Direction: Transcribe only the lines from the line with "frame = import_model()" through the line with "# each by a few per cent.", exactly, counting both of those lines as part of the stretch.

-- begin Rows --

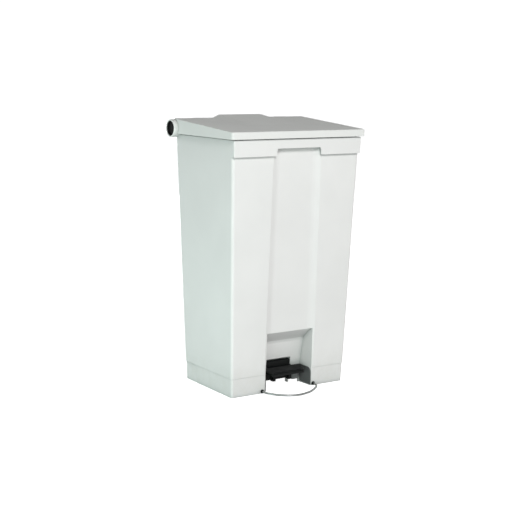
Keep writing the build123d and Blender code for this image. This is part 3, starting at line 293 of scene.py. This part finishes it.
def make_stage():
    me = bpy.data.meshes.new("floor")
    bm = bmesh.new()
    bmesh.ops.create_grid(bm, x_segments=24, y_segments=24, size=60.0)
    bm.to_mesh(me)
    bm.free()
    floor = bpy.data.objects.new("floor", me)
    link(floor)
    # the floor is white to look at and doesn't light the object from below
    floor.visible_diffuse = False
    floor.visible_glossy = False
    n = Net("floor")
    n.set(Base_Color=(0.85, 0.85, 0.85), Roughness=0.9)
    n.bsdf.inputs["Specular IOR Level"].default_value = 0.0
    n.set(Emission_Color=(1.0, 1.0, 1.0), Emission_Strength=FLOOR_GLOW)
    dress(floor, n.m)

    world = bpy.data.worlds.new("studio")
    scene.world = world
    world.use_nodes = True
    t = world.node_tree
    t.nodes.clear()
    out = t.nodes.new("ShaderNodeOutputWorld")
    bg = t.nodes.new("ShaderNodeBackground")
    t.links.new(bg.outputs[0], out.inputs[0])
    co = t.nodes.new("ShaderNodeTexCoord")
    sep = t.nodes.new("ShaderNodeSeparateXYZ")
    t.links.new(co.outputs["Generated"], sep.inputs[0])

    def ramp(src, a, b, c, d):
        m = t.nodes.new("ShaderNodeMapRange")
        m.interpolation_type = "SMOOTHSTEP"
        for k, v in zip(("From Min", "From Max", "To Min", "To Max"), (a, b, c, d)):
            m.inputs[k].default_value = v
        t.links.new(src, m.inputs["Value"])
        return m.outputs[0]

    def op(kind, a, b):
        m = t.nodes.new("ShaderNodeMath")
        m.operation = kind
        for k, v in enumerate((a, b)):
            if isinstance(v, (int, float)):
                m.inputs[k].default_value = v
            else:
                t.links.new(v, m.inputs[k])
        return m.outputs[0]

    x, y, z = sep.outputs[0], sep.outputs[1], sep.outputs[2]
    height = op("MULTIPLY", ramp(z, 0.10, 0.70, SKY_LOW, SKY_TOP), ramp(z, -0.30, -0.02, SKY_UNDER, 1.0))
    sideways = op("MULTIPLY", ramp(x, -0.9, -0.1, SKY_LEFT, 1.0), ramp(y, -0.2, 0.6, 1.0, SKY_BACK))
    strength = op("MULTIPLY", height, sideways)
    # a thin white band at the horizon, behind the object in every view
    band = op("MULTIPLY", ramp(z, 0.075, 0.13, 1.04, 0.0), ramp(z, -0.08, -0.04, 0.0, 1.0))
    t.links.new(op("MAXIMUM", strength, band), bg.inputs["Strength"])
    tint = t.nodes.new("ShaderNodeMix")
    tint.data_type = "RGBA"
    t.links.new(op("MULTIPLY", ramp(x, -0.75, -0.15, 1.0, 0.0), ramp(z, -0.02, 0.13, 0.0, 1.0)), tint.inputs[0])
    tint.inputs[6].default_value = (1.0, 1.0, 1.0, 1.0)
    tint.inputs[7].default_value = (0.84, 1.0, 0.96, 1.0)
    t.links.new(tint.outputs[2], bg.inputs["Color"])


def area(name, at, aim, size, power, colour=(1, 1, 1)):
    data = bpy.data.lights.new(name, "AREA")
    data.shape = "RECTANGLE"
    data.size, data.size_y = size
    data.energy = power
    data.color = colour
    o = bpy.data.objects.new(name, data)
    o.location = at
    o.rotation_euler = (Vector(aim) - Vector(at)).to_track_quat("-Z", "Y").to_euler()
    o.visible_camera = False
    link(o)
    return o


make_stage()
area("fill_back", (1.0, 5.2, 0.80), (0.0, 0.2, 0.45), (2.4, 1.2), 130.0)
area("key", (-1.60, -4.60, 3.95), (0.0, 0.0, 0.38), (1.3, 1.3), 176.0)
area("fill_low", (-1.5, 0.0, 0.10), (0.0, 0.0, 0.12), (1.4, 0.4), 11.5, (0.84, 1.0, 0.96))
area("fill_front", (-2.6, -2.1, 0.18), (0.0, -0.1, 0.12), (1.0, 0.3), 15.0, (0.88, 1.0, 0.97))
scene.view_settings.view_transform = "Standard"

-- end Rows --
-- begin Rows --

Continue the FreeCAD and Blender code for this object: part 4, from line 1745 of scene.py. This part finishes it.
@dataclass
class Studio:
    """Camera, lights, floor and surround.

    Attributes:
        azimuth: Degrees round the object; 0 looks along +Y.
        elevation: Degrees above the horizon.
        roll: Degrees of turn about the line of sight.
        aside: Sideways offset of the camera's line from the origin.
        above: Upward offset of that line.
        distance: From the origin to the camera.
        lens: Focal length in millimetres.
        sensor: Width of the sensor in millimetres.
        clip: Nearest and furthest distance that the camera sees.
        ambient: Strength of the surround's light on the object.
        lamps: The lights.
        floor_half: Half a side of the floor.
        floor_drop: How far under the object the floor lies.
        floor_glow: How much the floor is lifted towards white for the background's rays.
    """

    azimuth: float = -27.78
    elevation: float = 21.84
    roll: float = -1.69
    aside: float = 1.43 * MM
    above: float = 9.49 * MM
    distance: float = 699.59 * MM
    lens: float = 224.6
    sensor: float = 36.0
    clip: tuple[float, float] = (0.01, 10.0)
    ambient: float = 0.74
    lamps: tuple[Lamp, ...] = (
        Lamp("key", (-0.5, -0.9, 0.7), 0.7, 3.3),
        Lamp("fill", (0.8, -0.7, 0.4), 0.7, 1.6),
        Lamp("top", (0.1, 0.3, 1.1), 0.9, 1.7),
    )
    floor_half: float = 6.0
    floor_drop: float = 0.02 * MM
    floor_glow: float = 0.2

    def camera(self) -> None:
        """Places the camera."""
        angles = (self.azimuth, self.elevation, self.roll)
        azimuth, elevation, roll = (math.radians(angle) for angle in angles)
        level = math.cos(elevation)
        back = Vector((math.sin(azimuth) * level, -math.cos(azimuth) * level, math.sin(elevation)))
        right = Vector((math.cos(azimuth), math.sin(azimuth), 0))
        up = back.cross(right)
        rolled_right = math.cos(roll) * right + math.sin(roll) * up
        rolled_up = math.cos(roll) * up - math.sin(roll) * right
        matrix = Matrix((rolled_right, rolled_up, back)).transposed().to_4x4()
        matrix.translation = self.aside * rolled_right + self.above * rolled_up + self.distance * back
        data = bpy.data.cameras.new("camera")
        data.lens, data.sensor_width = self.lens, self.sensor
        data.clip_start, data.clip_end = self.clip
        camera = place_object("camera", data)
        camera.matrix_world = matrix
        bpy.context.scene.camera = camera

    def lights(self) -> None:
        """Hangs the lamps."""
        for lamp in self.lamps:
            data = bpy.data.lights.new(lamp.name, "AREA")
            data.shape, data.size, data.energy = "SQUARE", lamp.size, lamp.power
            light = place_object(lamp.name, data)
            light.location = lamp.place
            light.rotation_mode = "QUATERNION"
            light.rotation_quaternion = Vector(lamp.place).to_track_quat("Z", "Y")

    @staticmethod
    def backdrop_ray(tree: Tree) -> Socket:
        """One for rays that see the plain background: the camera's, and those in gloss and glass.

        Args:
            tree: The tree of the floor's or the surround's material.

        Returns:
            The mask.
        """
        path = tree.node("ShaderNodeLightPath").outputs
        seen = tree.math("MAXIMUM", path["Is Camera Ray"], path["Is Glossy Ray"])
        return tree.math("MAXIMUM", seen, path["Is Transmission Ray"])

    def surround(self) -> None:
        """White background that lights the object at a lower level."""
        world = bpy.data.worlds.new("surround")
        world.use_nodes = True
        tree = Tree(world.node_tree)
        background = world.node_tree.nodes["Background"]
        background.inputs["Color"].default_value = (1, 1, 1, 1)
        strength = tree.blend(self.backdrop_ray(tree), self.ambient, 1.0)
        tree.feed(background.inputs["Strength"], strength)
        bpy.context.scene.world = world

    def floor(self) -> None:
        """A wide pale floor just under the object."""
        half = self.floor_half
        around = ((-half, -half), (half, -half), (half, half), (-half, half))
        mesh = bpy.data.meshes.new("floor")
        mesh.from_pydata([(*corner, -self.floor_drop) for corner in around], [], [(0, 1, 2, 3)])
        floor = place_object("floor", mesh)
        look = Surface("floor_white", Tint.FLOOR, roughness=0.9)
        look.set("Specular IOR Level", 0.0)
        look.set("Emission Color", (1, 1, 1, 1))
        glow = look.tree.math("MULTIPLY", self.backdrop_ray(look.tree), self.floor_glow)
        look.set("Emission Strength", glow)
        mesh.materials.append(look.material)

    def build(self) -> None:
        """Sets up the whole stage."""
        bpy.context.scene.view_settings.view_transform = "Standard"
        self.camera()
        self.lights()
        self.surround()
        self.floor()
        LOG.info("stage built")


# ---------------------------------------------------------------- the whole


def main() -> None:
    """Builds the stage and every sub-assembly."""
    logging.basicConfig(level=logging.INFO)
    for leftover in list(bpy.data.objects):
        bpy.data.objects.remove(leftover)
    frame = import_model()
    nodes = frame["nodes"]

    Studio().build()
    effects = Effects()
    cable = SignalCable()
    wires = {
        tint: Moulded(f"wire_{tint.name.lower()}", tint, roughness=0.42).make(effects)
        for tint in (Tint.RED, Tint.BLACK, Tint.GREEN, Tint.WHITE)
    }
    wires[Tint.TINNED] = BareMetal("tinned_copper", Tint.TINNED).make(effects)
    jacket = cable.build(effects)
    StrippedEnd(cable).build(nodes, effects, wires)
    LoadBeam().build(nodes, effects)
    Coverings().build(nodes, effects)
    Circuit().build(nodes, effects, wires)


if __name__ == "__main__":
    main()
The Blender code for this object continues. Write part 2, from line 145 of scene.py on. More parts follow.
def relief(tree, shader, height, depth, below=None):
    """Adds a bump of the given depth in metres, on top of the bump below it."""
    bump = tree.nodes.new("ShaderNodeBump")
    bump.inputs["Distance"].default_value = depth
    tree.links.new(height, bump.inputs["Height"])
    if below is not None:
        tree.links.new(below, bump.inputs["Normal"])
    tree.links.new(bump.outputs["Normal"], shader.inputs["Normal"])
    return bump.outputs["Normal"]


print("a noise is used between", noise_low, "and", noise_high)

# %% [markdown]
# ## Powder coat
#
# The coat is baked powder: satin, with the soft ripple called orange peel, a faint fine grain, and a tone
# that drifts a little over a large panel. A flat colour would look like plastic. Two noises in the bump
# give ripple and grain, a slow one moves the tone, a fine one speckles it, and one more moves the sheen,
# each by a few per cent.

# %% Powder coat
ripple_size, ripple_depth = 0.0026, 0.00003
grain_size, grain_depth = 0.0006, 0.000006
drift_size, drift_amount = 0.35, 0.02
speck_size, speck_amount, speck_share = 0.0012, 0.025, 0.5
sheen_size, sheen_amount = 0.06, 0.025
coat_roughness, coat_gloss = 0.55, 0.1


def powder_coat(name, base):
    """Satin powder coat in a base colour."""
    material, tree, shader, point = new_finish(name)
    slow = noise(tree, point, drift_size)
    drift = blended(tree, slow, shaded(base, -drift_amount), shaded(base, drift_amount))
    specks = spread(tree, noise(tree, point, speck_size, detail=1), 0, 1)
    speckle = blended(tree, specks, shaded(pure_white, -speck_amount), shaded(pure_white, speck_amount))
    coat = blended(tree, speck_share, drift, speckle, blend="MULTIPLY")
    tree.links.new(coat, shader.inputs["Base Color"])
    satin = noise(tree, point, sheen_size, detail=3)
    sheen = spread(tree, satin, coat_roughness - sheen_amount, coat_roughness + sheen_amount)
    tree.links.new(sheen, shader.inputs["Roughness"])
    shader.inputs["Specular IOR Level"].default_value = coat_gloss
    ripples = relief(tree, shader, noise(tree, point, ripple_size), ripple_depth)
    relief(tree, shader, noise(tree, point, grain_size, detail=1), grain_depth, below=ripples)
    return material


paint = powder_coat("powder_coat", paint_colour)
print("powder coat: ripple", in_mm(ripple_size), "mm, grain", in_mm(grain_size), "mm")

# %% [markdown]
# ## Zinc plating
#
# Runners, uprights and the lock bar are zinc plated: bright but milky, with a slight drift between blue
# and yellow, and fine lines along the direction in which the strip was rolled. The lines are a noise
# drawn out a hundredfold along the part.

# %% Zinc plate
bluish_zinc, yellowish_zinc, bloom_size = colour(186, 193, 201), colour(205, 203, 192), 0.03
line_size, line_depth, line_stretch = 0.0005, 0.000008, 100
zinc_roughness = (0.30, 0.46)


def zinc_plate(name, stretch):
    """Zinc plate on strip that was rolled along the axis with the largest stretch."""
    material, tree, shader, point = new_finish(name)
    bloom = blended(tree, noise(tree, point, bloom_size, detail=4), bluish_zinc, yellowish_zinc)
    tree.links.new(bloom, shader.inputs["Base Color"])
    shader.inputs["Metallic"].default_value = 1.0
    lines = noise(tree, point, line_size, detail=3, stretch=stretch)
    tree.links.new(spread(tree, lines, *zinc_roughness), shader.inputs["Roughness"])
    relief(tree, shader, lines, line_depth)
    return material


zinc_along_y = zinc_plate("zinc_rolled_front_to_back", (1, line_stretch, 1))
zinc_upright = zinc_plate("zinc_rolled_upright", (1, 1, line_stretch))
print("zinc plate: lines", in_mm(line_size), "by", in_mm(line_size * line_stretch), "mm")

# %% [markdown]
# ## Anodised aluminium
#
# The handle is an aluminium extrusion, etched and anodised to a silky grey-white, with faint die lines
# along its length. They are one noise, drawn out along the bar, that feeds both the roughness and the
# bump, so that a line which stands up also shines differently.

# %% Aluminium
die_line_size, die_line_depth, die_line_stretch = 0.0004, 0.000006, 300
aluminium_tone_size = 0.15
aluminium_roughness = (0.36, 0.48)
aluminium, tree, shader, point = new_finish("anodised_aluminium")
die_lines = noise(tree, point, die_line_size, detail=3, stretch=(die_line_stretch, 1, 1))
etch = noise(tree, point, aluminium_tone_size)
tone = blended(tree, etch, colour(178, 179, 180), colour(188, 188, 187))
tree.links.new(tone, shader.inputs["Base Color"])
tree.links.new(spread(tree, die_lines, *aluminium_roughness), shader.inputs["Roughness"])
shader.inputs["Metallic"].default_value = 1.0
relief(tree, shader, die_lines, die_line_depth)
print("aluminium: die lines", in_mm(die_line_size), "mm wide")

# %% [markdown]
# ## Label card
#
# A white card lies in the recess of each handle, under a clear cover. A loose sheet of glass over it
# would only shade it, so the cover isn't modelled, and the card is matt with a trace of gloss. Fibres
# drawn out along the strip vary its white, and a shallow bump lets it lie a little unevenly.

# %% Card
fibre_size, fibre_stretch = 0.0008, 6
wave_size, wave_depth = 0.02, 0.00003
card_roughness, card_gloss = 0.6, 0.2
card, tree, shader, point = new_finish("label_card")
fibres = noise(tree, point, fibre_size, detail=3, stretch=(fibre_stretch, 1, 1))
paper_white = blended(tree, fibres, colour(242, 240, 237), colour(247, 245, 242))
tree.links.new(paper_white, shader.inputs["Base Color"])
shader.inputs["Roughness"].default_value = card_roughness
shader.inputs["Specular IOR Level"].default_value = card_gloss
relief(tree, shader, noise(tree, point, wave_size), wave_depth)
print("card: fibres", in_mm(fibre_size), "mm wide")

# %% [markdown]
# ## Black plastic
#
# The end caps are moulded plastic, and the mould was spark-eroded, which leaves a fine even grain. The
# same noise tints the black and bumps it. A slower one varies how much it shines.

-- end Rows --

Result for this task:
    frame = import_model()
    nodes = frame["nodes"]

    Studio().build()
    effects = Effects()
    cable = SignalCable()
    wires = {
        tint: Moulded(f"wire_{tint.name.lower()}", tint, roughness=0.42).make(effects)
        for tint in (Tint.RED, Tint.BLACK, Tint.GREEN, Tint.WHITE)
    }
    wires[Tint.TINNED] = BareMetal("tinned_copper", Tint.TINNED).make(effects)
    jacket = cable.build(effects)
    StrippedEnd(cable).build(nodes, effects, wires)
    LoadBeam().build(nodes, effects)
    Coverings().build(nodes, effects)
    Circuit().build(nodes, effects, wires)


if __name__ == "__main__":
    main()
The Blender code for this object continues. Write part 2, from line 145 of scene.py on. More parts follow.
def relief(tree, shader, height, depth, below=None):
    """Adds a bump of the given depth in metres, on top of the bump below it."""
    bump = tree.nodes.new("ShaderNodeBump")
    bump.inputs["Distance"].default_value = depth
    tree.links.new(height, bump.inputs["Height"])
    if below is not None:
        tree.links.new(below, bump.inputs["Normal"])
    tree.links.new(bump.outputs["Normal"], shader.inputs["Normal"])
    return bump.outputs["Normal"]


print("a noise is used between", noise_low, "and", noise_high)

# %% [markdown]
# ## Powder coat
#
# The coat is baked powder: satin, with the soft ripple called orange peel, a faint fine grain, and a tone
# that drifts a little over a large panel. A flat colour would look like plastic. Two noises in the bump
# give ripple and grain, a slow one moves the tone, a fine one speckles it, and one more moves the sheen,
# each by a few per cent.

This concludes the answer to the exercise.